> **Written exercise**:
Set down the material below in full, matching it exactly.

>> START Given material

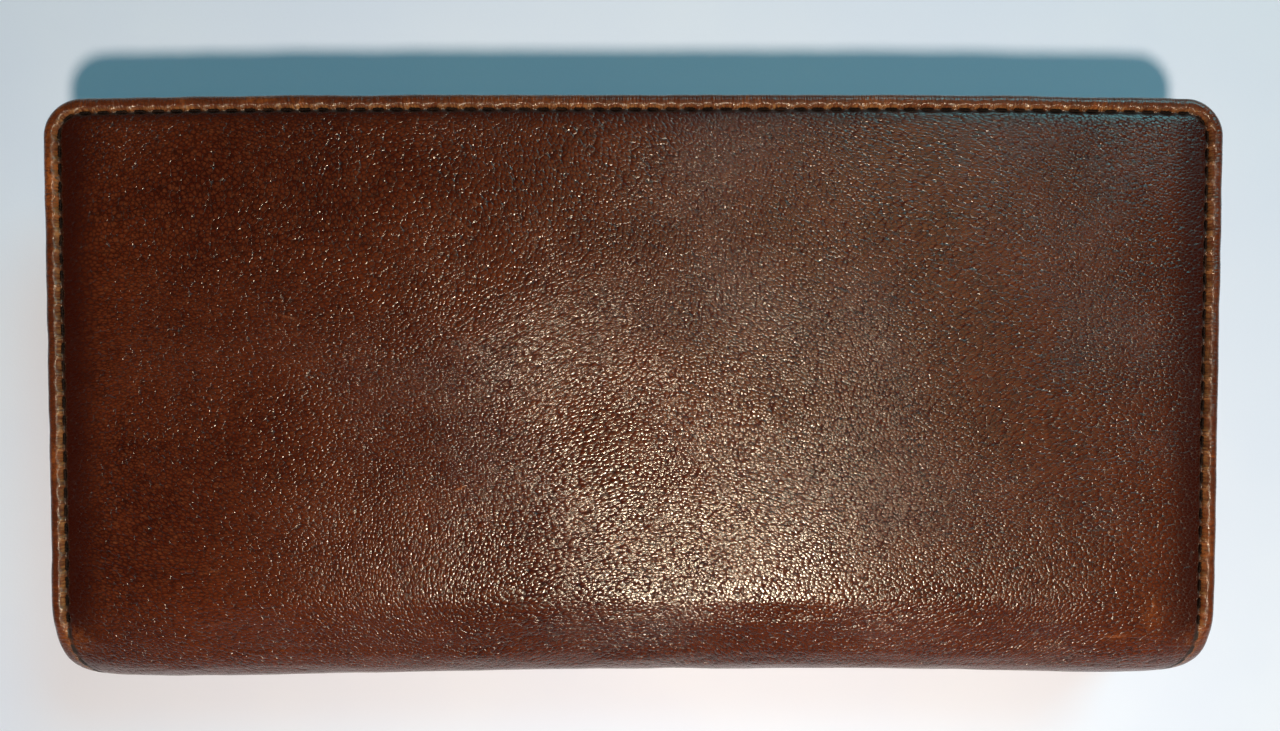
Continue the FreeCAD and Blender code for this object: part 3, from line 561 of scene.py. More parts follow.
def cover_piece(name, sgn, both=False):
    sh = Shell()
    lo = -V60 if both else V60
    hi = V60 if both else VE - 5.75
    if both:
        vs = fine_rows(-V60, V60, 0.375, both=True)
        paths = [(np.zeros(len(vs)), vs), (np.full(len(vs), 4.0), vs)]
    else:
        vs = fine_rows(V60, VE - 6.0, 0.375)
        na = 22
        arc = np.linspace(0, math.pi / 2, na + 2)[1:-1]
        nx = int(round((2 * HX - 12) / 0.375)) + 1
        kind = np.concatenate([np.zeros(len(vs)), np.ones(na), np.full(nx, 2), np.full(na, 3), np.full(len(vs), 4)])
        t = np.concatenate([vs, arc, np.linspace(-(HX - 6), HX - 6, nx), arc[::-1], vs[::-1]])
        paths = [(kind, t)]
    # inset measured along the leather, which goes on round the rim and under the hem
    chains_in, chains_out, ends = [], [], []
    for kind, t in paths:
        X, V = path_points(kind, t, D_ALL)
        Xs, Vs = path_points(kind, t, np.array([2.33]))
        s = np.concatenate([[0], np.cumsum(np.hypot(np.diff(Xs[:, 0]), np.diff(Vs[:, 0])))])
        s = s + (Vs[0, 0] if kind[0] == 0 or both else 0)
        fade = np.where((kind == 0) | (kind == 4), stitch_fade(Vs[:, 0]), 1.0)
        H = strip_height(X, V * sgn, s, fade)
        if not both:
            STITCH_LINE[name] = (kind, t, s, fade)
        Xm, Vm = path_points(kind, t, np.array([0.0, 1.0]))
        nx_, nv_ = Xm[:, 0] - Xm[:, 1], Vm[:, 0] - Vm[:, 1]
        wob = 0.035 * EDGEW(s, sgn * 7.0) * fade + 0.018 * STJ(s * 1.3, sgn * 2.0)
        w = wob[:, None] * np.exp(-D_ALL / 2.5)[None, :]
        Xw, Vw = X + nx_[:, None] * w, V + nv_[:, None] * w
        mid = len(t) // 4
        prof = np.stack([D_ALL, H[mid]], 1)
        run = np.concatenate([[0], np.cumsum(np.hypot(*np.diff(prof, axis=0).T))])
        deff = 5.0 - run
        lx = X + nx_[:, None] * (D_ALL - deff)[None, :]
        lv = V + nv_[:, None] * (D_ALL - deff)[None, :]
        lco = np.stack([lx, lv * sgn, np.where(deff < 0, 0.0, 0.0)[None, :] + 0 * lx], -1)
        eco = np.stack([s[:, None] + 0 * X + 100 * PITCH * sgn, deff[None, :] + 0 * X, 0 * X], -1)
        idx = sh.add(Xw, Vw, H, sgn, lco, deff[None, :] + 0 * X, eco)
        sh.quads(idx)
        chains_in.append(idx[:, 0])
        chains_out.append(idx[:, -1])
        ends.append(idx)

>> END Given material

> **Result for this exercise**:
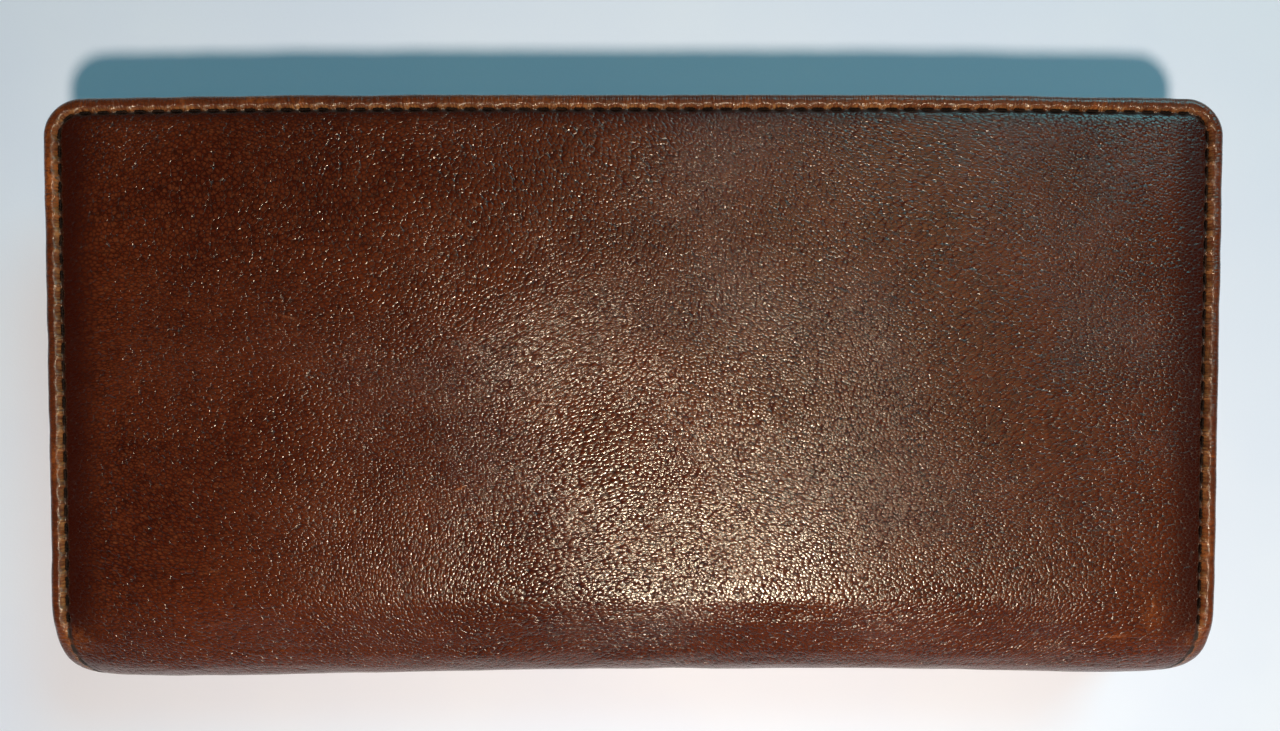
Continue the FreeCAD and Blender code for this object: part 3, from line 561 of scene.py. More parts follow.
def cover_piece(name, sgn, both=False):
    sh = Shell()
    lo = -V60 if both else V60
    hi = V60 if both else VE - 5.75
    if both:
        vs = fine_rows(-V60, V60, 0.375, both=True)
        paths = [(np.zeros(len(vs)), vs), (np.full(len(vs), 4.0), vs)]
    else:
        vs = fine_rows(V60, VE - 6.0, 0.375)
        na = 22
        arc = np.linspace(0, math.pi / 2, na + 2)[1:-1]
        nx = int(round((2 * HX - 12) / 0.375)) + 1
        kind = np.concatenate([np.zeros(len(vs)), np.ones(na), np.full(nx, 2), np.full(na, 3), np.full(len(vs), 4)])
        t = np.concatenate([vs, arc, np.linspace(-(HX - 6), HX - 6, nx), arc[::-1], vs[::-1]])
        paths = [(kind, t)]
    # inset measured along the leather, which goes on round the rim and under the hem
    chains_in, chains_out, ends = [], [], []
    for kind, t in paths:
        X, V = path_points(kind, t, D_ALL)
        Xs, Vs = path_points(kind, t, np.array([2.33]))
        s = np.concatenate([[0], np.cumsum(np.hypot(np.diff(Xs[:, 0]), np.diff(Vs[:, 0])))])
        s = s + (Vs[0, 0] if kind[0] == 0 or both else 0)
        fade = np.where((kind == 0) | (kind == 4), stitch_fade(Vs[:, 0]), 1.0)
        H = strip_height(X, V * sgn, s, fade)
        if not both:
            STITCH_LINE[name] = (kind, t, s, fade)
        Xm, Vm = path_points(kind, t, np.array([0.0, 1.0]))
        nx_, nv_ = Xm[:, 0] - Xm[:, 1], Vm[:, 0] - Vm[:, 1]
        wob = 0.035 * EDGEW(s, sgn * 7.0) * fade + 0.018 * STJ(s * 1.3, sgn * 2.0)
        w = wob[:, None] * np.exp(-D_ALL / 2.5)[None, :]
        Xw, Vw = X + nx_[:, None] * w, V + nv_[:, None] * w
        mid = len(t) // 4
        prof = np.stack([D_ALL, H[mid]], 1)
        run = np.concatenate([[0], np.cumsum(np.hypot(*np.diff(prof, axis=0).T))])
        deff = 5.0 - run
        lx = X + nx_[:, None] * (D_ALL - deff)[None, :]
        lv = V + nv_[:, None] * (D_ALL - deff)[None, :]
        lco = np.stack([lx, lv * sgn, np.where(deff < 0, 0.0, 0.0)[None, :] + 0 * lx], -1)
        eco = np.stack([s[:, None] + 0 * X + 100 * PITCH * sgn, deff[None, :] + 0 * X, 0 * X], -1)
        idx = sh.add(Xw, Vw, H, sgn, lco, deff[None, :] + 0 * X, eco)
        sh.quads(idx)
        chains_in.append(idx[:, 0])
        chains_out.append(idx[:, -1])
        ends.append(idx)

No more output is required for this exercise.